Trev1[dx] = Trev1[dx+1]*Tlay1[dx] + Trev2[dx+1]*conj(Tlay2[dx]);

Trev2[dx] = Trev1[dx+1]*Tlay2[dx] + Trev2[dx+1]*conj(Tlay1[dx]);

dTrev1[dx] = dTrev1[dx+1]*Tlay1[dx] + dTrev2[dx+1]*conj(Tlay2[dx]) +

Trev1[dx+1]*dTlay1[dx] + Trev2[dx+1]*conj(dTlay2[dx]);

dTrev2[dx] = dTrev1[dx+1]*Tlay2[dx] + dTrev2[dx+1]*conj(Tlay1[dx]) +

Trev1[dx+1]*dTlay2[dx] + Trev2[dx+1]*conj(dTlay1[dx]);

}

Despite having exactly same number of operations in the forward and reverse loops, it turns out that the vast majority of time was being spend in this second (reverse) loop!

Why? Well, I can’t be entirely certain, but I assume that when memory is accessed, the chip loads not just the single floating point double being requested, but an entire cache line starting at that address. Thus, the data for the next couple of iterations is always loaded into L1 cache ahead of time when you’re iterating forward in address space. However, in the reverse loop, the chip isn’t smart enough to notice that I’m going backwards (nor should it be) and so it has to wait for the data to come from either L2 or main memory every single iteration. By adding a few simple prefetch statements to the second loop, however, the time spent in this section of code went way down.
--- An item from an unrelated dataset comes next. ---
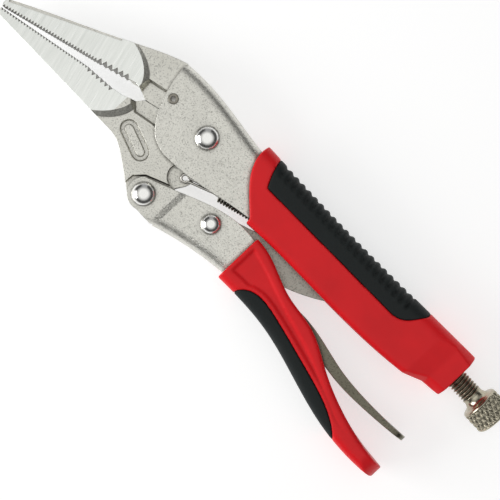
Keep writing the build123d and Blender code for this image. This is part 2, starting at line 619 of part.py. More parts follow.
with BuildPart() as upper_grip:
    add(upper_grip_form.part)
    add(upper_insert.part, mode=Mode.SUBTRACT)
    add(upper_channel_form.part, mode=Mode.SUBTRACT)
    # mouth of the channel stays open
    with BuildSketch(MID):
        with Locations((57.0, -10.0)):
            Rectangle(94.0, 18.0)
    extrude(amount=CHANNEL_IN, both=True, mode=Mode.SUBTRACT)
    with BuildSketch(SCREW_AXIS.offset(BARREL_X)):
        Circle(BARREL_R)
    extrude(amount=BARREL_END_X - BARREL_X, mode=Mode.SUBTRACT)
    with BuildSketch(SCREW_AXIS.offset(BARREL_X)):
        Circle(SCREW_R + 0.6)
    extrude(amount=40, mode=Mode.SUBTRACT)
finish(upper_grip, "upper_grip")

# the lower grip
LOWER_GRIP_RIM = ((38.0, -11.6), (45.0, -12.4), (60.0, -17.4), (74.0, -19.6), (88.0, -26.0), (107.0, -32.9),
                  (127.4, -35.6))
LOWER_GRIP_BACK = ((38.0, -31.0), (50.0, -30.8), (62.0, -31.6), (80.0, -35.6), (100.0, -40.4),
                   (116.0, -41.6),
                   (127.4, -40.6))
with BuildPart() as lower_grip_form:
    with BuildSketch(MID):
        with BuildLine():
            Spline(*LOWER_GRIP_RIM)
            Line(LOWER_GRIP_RIM[-1], LOWER_GRIP_BACK[-1])
            Spline(*LOWER_GRIP_BACK)
            Line(LOWER_GRIP_BACK[0], LOWER_GRIP_RIM[0])
        make_face()
    extrude(amount=HALF_WIDTH, both=True)
    fillet(spine_edges(lower_grip_form, 70, -33.0), LOWER_GRIP_ROUND)
    fillet(spine_edges(lower_grip_form, 80, -22.0), 1.5)
    # rounded end and front edge, seen square to the side
    with BuildSketch(PLAN):
        with BuildLine():
            Polyline((36, -HALF_WIDTH), (119, -HALF_WIDTH))
            ThreePointArc((119, -HALF_WIDTH), (127.5, 0), (119, HALF_WIDTH))
            Polyline((119, HALF_WIDTH), (36, HALF_WIDTH), (36, -HALF_WIDTH))
        make_face()
    extrude(amount=60, mode=Mode.INTERSECT)

with BuildPart() as lower_grip_core:
    with BuildSketch(MID):
        with BuildLine():
            Spline((30.0, -29.0), *[(x, y + INSERT_THICK) for x, y in LOWER_GRIP_BACK])
            Polyline((LOWER_GRIP_BACK[-1][0], LOWER_GRIP_BACK[-1][1] + INSERT_THICK), (135, 0), (30, 0),
                     (30.0, -29.0))
        make_face()
    extrude(amount=HALF_WIDTH - INSERT_THICK, both=True)
    fillet(spine_edges(lower_grip_core, 70, -31.4), LOWER_GRIP_ROUND - INSERT_THICK)
with BuildPart() as lower_insert:
    with BuildSketch(MID):
        with BuildLine():
            Polyline((46.0, -60), (46.0, -29.5))
            Spline((46.0, -29.5), (49.0, -26.4), (62.0, -26.0), (82.0, -30.6), (100.0, -36.2),
                   (106.0, -40.0),
                   (107.0, -60))
            Line((107.0, -60), (46.0, -60))
        make_face()
    extrude(amount=30, both=True)
    add(lower_grip_form.part, mode=Mode.INTERSECT)
    add(lower_grip_core.part, mode=Mode.SUBTRACT)
finish(lower_insert, "lower_grip_insert")
with BuildPart() as lower_grip:
    add(lower_grip_form.part)
    add(lower_insert.part, mode=Mode.SUBTRACT)
    add(lower_channel_form.part, mode=Mode.SUBTRACT)
    with BuildSketch(MID):
        with Locations((77.0, -21.0)):
            Rectangle(90.0, 26.0)
    extrude(amount=CHANNEL_IN, both=True, mode=Mode.SUBTRACT)
finish(lower_grip, "lower_grip")
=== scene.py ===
import json
import math

import bpy
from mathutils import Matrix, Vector, kdtree


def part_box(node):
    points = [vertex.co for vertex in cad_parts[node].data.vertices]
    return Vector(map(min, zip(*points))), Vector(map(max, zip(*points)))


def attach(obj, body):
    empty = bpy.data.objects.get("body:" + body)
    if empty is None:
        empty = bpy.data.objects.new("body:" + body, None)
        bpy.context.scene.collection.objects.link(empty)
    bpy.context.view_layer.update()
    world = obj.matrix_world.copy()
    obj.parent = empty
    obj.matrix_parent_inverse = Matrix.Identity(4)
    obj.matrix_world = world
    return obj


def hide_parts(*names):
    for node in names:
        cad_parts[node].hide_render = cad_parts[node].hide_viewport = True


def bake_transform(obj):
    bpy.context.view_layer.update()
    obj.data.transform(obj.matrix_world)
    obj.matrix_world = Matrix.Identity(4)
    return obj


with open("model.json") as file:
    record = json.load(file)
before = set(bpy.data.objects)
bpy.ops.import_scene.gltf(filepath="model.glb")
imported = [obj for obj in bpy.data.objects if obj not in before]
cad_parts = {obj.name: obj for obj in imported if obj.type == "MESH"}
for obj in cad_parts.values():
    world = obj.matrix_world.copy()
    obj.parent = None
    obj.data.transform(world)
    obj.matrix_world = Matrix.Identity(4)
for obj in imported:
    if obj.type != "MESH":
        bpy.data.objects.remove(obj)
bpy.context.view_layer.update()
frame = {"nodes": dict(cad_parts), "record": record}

MM = 0.001

# ---------------- places, from the frame ----------------

joints = {j["name"]: j for j in frame["record"]["behaviour"]["joints"]}
PIVOT = Vector(joints["jaw_pivot"]["pos_m"])


def at(x, y, z=0.0):
    """Point given in millimetres from the main pivot."""
    return PIVOT + Vector((x, y, z)) * MM


# ---------------- small helpers ----------------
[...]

Here is the new code for the second loop:

`/*`

* Step backward through structure, calculating reverse matrices.

*/

for (dx = n-1; dx > 0; dx--)

{

Trev1[dx] = Trev1[dx+1]*Tlay1[dx] + Trev2[dx+1]*conj(Tlay2[dx]);

Trev2[dx] = Trev1[dx+1]*Tlay2[dx] + Trev2[dx+1]*conj(Tlay1[dx]);

__builtin_prefetch(Trev1+dx-1,1);

__builtin_prefetch(Trev2+dx-1,1);

__builtin_prefetch(Tlay1+dx-1);

__builtin_prefetch(Tlay2+dx-1);

dTrev1[dx] = dTrev1[dx+1]*Tlay1[dx] + dTrev2[dx+1]*conj(Tlay2[dx]) +

Trev1[dx+1]*dTlay1[dx] + Trev2[dx+1]*conj(dTlay2[dx]);

dTrev2[dx] = dTrev1[dx+1]*Tlay2[dx] + dTrev2[dx+1]*conj(Tlay1[dx]) +

Trev1[dx+1]*dTlay2[dx] + Trev2[dx+1]*conj(dTlay1[dx]);

}

The prefetch instructions tell the processor to request the next loop’s data, so that the data is making its way through the memory bus while the current computation is being done in parallel. **In this case, this section of code ran over three times as fast with the prefetch instructions!** About the easiest optimization you’ll ever make. (The second argument given to the prefetch instruction indicates that the memory in question will be written to.)

When playing around with prefetch, you just have to experiment with how much to fetch and how far in advance you need to issue the fetch. Too far in advance and you increase overhead and run the risk of having the data drop out of cache before you need it (L1 cache is very small). Too late and the data won’t have arrived on the bus by the time you need it.

Why did I not prefetch the dTrev1 and dTrev2 memory locations? Well, I tried and it didn’t help. I really have no idea why. Maybe I exceeded the memory bandwidth, and so there was no point in loading it in. I then tried loading it in even earlier (two loops ahead) and that didn’t help. Perhaps in that case the cache got overloaded. Who knows? Cache optimization is a black art. But when it works, the payoff can be significant. It’s a technique that is worth exploring whenever you are accessing memory in a loop, especially out of order.